── Data shown

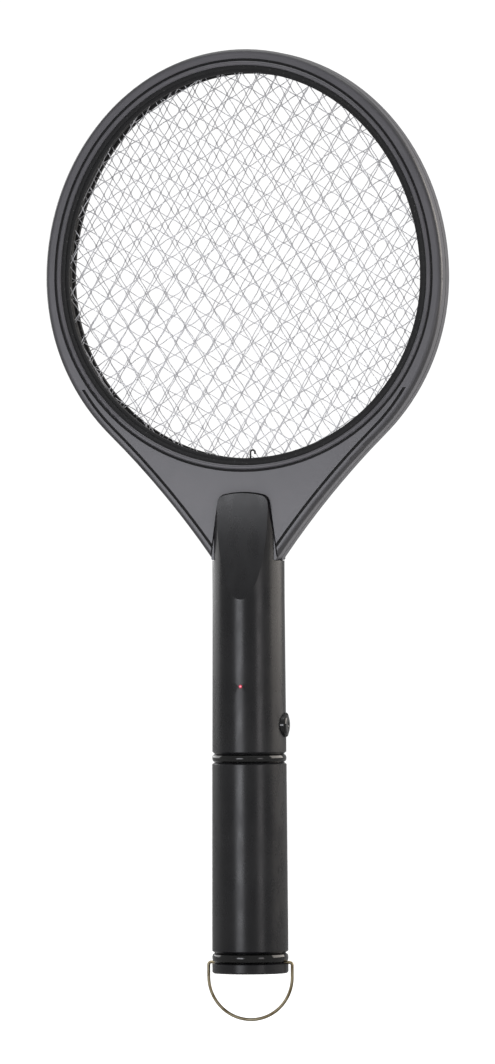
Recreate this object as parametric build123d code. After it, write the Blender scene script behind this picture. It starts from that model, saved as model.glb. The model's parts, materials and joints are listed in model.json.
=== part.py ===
"""Electric fly swatter: racket head with three meshes, split handle, screw-off battery tube and hanging loop.

Millimetres. The origin is on the handle's axis at the joint ring, +Z runs up to the head, the front faces -Y
and the push button is on the +X side. Each sub-part is written to parts/ as its own STEP file.
"""
from build123d import *
import math
import os

os.makedirs("parts", exist_ok=True)

# Head outline
HEAD_HALF_DEPTH = 10.2
APERTURE_Z = 259.2
APERTURE_R = 97.5
APERTURE_ABOVE = 110.5
RING_HALF_WIDTH = 110.0
RING_BELOW = 115.5
RING_ABOVE = 123.0
SHOULDER_ANGLE = 44.5
SHOULDER_FOOT = (17.6, 106.7)
WALL = 2.2
HEAD_EDGE_RADIUS = 2.4

# Front relief of the ring, as distances out from the aperture's edge and depths below the face
LIP_WIDTH = 1.8
LIP_DEPTH = 2.2
LEDGE_WIDTH = 3.1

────

## Do this:
Copy the data above exactly. Every line must be included.

## The completed task:
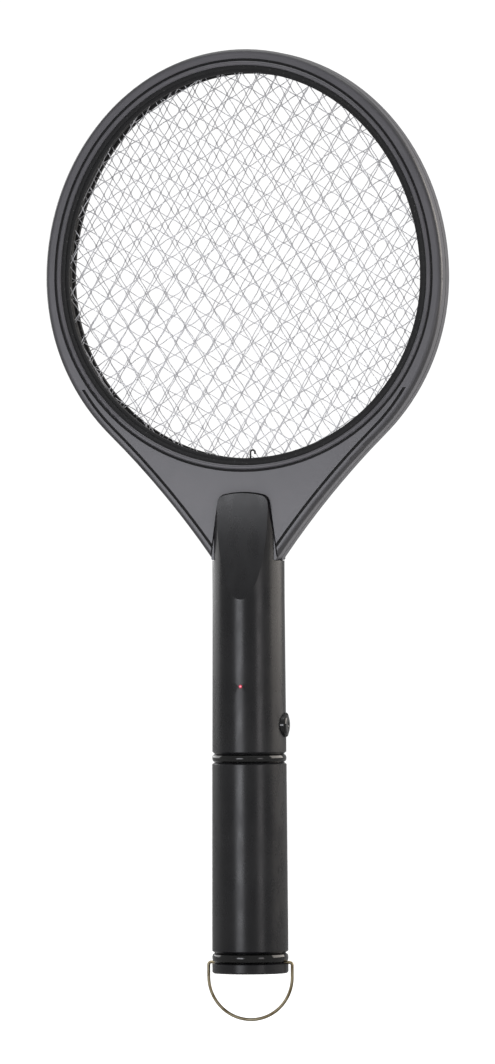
Recreate this object as parametric build123d code. After it, write the Blender scene script behind this picture. It starts from that model, saved as model.glb. The model's parts, materials and joints are listed in model.json.
=== part.py ===
"""Electric fly swatter: racket head with three meshes, split handle, screw-off battery tube and hanging loop.

Millimetres. The origin is on the handle's axis at the joint ring, +Z runs up to the head, the front faces -Y
and the push button is on the +X side. Each sub-part is written to parts/ as its own STEP file.
"""
from build123d import *
import math
import os

os.makedirs("parts", exist_ok=True)

# Head outline
HEAD_HALF_DEPTH = 10.2
APERTURE_Z = 259.2
APERTURE_R = 97.5
APERTURE_ABOVE = 110.5
RING_HALF_WIDTH = 110.0
RING_BELOW = 115.5
RING_ABOVE = 123.0
SHOULDER_ANGLE = 44.5
SHOULDER_FOOT = (17.6, 106.7)
WALL = 2.2
HEAD_EDGE_RADIUS = 2.4

# Front relief of the ring, as distances out from the aperture's edge and depths below the face
LIP_WIDTH = 1.8
LIP_DEPTH = 2.2
LEDGE_WIDTH = 3.1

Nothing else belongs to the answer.